5 is horribly overrated. Lots of artists can script, but few (if any) can make actual plugins or modify the source code. (Even if they do dig in to the code how do they maintain those features when a new version of GIMP comes along?) I do want to mention, though, that there's another reply to my original post that seems to have covered the scripting point. I haven't checked it out yet but given that scripting is something I do, I'm certainly interested in trying that out.

6 needs an extra line, something like: "its better than Photoshop's Batch feature because...."

10... actually this is a really good one. In fact, just before this thread started, I went and found the portable version and downloaded in. Why? Welp, if the scripting that Culture20 posted a link to turns out to be worthwhile for me, coupling that with a portable version of GIMP is *awesome*. What that means is I will be able to automate certain tasks AND keep a fresh install on my DropBox account so I can even use it off-site. This is 1 out of 9.5 (I gave partial credit to the source-code bit) and, as you can already see from other replies you've gotten, most are refutable.

I'm a little worried you might read my post and think that I'm trying to perpetuate the GIMP vs. Photoshop debate. I'm not, instead I'm trying to explain what needs to happen explanation-wise to get more Photoshop people to try GIMP out. I think there's this mentality that people should switch to GIMP and that's simply not true. If you got the professional Photoshop users to start using GIMP for certain tasks, you may find that some studios may find it worth their time to invest some development time into improving it. Given how Adobe has been dicking around with the licensing, this would be a good time to get that ball rolling. Start touting the unique features it has that shave man-hours off a project. If those features don't exist, then the team needs to start talking to people like me and finding out what else they need.

Comment Re:How important is that at this point? (Score 4, Interesting) 197

Care to run off a list of ways that "GIMP doesn't come close"? If it's really so bad, it shouldn't be that difficult to name at least a dozen or so... In actuality, I expect that enumerating the shortcomings of GIMP will not be in quantity, but in terms of a relatively small number of particularly desirable features that many may perceive as critically important in such software.

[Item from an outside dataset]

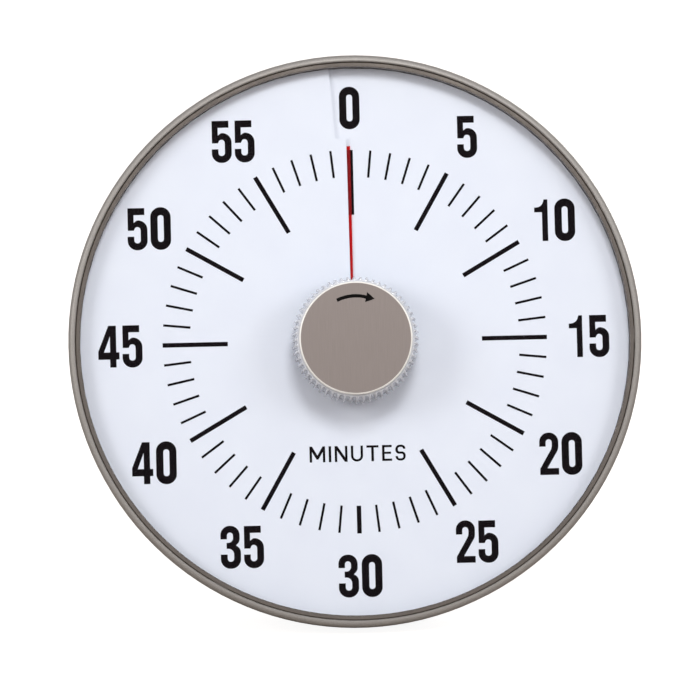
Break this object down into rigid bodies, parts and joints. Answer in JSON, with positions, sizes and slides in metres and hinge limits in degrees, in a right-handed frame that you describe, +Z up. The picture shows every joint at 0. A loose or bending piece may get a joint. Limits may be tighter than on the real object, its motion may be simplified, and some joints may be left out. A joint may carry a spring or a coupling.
{
  "type": "wind-up kitchen timer",
  "caption": "Round wind-up visual timer on a folding rear stand: white minute dial, red disc through a slit, clear ribbed knob with a metal cap.",
  "frame": {"origin": "on the floor, under the middle of the box of the standing timer", "axes": "+Z up; -Y is the way the dial faces, leaning back 12 degrees; +X to the right of someone who reads the dial"},
  "size_m": [0.18, 0.0831, 0.1787],
  "materials": {
    "case_paint": "satin warm-grey metallic lacquer on moulded plastic",
    "bezel_paint": "satin taupe metallic lacquer",
    "lens_clear": "clear polished acrylic",
    "dark_plastic": "fine moulded grain",
    "dial_white": "smooth printed sheet",
    "plate_white": "moulded",
    "film_red": "translucent red sheet",
    "hub_white": "moulded acetal",
    "knob_clear": "clear moulded acrylic with ribs",
    "knob_metal": "brushed taupe anodised face",
    "steel": "turned steel",
    "screw_steel": "zinc plated",
    "screw_black": "black oxide",
    "spring_steel": "blued spring steel",
    "brass": "rolled brass sheet",
    "wheel_acetal": "moulded acetal",
    "bell_nickel": "nickel-plated steel",
    "back_plastic": "fine spark-eroded grain",
    "rubber": "soft black rubber"
  },
  "bodies": {
    "case": {"case_shell": "case_paint", "bezel_ring": "bezel_paint", "front_lens": "lens_clear", "lens_spacer": "dark_plastic", "dial_card": "dial_white", "card_ring": "plate_white", "dial_plate": "plate_white", "spindle_bush": "brass", "front_plate": "brass", "rear_plate": "brass", "pillars": "steel", "plate_screws": "screw_steel", "movement_screws": "screw_steel", "mainspring": "spring_steel", "spring_post": "steel", "hairspring": "spring_steel", "hairspring_stud": "steel", "bell": "bell_nickel", "bell_post": "steel", "bell_screw": "screw_steel", "hammer_pivot": "steel", "rear_cover": "back_plastic", "cover_screws": "screw_black", "stand_pin": "steel"},
    "knob": {"knob_skirt": "knob_clear", "knob_cap": "knob_metal", "knob_screw": "screw_steel", "spindle": "steel", "great_wheel": "wheel_acetal", "ratchet_wheel": "steel", "click_pin": "steel", "trip_cam": "wheel_acetal"},
    "film": {"red_film": "film_red", "film_collar": "hub_white"},
    "click": {"click": "steel"},
    "second": {"second_wheel": "wheel_acetal", "second_arbor": "steel"},
    "third": {"third_wheel": "wheel_acetal", "third_arbor": "steel"},
    "escape": {"escape_wheel": "wheel_acetal", "escape_arbor": "steel"},
    "lever": {"pallet_lever": "steel", "pallet_arbor": "steel"},
    "balance": {"balance_wheel": "brass", "balance_staff": "steel"},
    "hammer": {"hammer": "steel"},
    "stand": {"stand_leg": "back_plastic", "stand_foot": "rubber"}
  },
  "joints": [
    {"name": "knob_turn", "type": "hinge", "parent": "case", "child": "knob", "pos_m": [0, -0.01729, 0.0897], "axis": [0, 0.9781, -0.2079], "range_deg": [0, 360], "deforming": ["mainspring"]},
    {"name": "film_lift", "type": "slide", "parent": "knob", "child": "film", "axis": [0, -0.9781, 0.2079], "range_m": [0, 0.0012]},
    {"name": "click_lift", "type": "hinge", "parent": "knob", "child": "click", "pos_m": [0.00488, -0.0185, 0.084], "axis": [0, 0.9781, -0.2079], "range_deg": [0, 8], "stiffness_Nm_per_rad": 0.002},
    {"name": "second_turn", "type": "hinge", "parent": "case", "child": "second", "pos_m": [-0.02182, -0.01467, 0.10202], "axis": [0, 0.9781, -0.2079], "range_deg": [-2160, 0]},
    {"name": "third_turn", "type": "hinge", "parent": "case", "child": "third", "pos_m": [-0.01307, -0.01152, 0.11685], "axis": [0, 0.9781, -0.2079], "range_deg": [0, 12960]},
    {"name": "escape_turn", "type": "hinge", "parent": "case", "child": "escape", "pos_m": [0.00071, -0.01202, 0.11447], "axis": [0, 0.9781, -0.2079], "range_deg": [-77760, 0]},
    {"name": "lever_rock", "type": "hinge", "parent": "case", "child": "lever", "pos_m": [0.00929, -0.01099, 0.11931], "axis": [0, 0.9781, -0.2079], "range_deg": [-5, 5]},
    {"name": "balance_swing", "type": "hinge", "parent": "case", "child": "balance", "pos_m": [0.01529, -0.01315, 0.10914], "axis": [0, 0.9781, -0.2079], "range_deg": [-150, 150], "stiffness_Nm_per_rad": 0.000015, "deforming": ["hairspring"]},
    {"name": "hammer_swing", "type": "hinge", "parent": "case", "child": "hammer", "pos_m": [0.027, -0.01687, 0.09165], "axis": [0, -0.9781, 0.2079], "range_deg": [0, 10], "stiffness_Nm_per_rad": 0.01},
    {"name": "stand_fold", "type": "hinge", "parent": "case", "child": "stand", "pos_m": [0, 0.01962, 0.10843], "axis": [1, 0, 0], "range_deg": [-22, 0]}
  ],
  "couplings": [
    {"joint": "film_lift", "follows": "knob_turn", "m_per_rad": 0.00019099},
    {"joint": "second_turn", "follows": "knob_turn", "ratio": -6},
    {"joint": "third_turn", "follows": "knob_turn", "ratio": 36},
    {"joint": "escape_turn", "follows": "knob_turn", "ratio": -216}
  ]
}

Hi, professional artist here. Your latter point, at least from my perspective, is correct. I know Photoshop really well, but since I make my living doing this work I am not biased in a way that'd prevent me from using a free tool. Let me be extra clear: It would hurt me to be fanboyishly loyal to be any particular app. I do pick up and mess with GIMP from time to time, but it has two critical omissions from Photoshop that make it unusable in my field. First, it lacks adjustment layers. Second, it lacks Smart Objects.

These are both features intended to do non-destructive editing of imagery. Let's say you have a tree with green leaves. You can create a Hue/Saturation 'adjustment layer' that will turn all the green pixels beneath it blue. If you put a picture of a different tree below that layer, its leaves would turn blue, too. If you took that tree and made it a 'smart object', you'd effectively be snapshotting that image and every operation you do causes it to regenerate itself. In other words, if you shrank a Smart Object down, then scaled it back up again, you'd get all its original detail back.

If you're creating imagery it doesn't take long for these two features to change your workflow in such a way that you gain a HUGE time savings. In fact I have created several templates to speed up the generation of images I do that I just plain cannot do in GIMP. Realistically speaking that is enough man-hours lost that I'd actually make a greater profit paying for Photoshop than I would saving the cost of the license in favor of GIMP.

With that said, I'd be *very* happy if you told me that version 3 would add these features. I'd also be very happy if somebody could tell me what GIMP does that Photoshop doesn't. It's free. if it shaves man-hours off my work, then load me up with the tips. I ain't gonna switch, but I ain't above using both.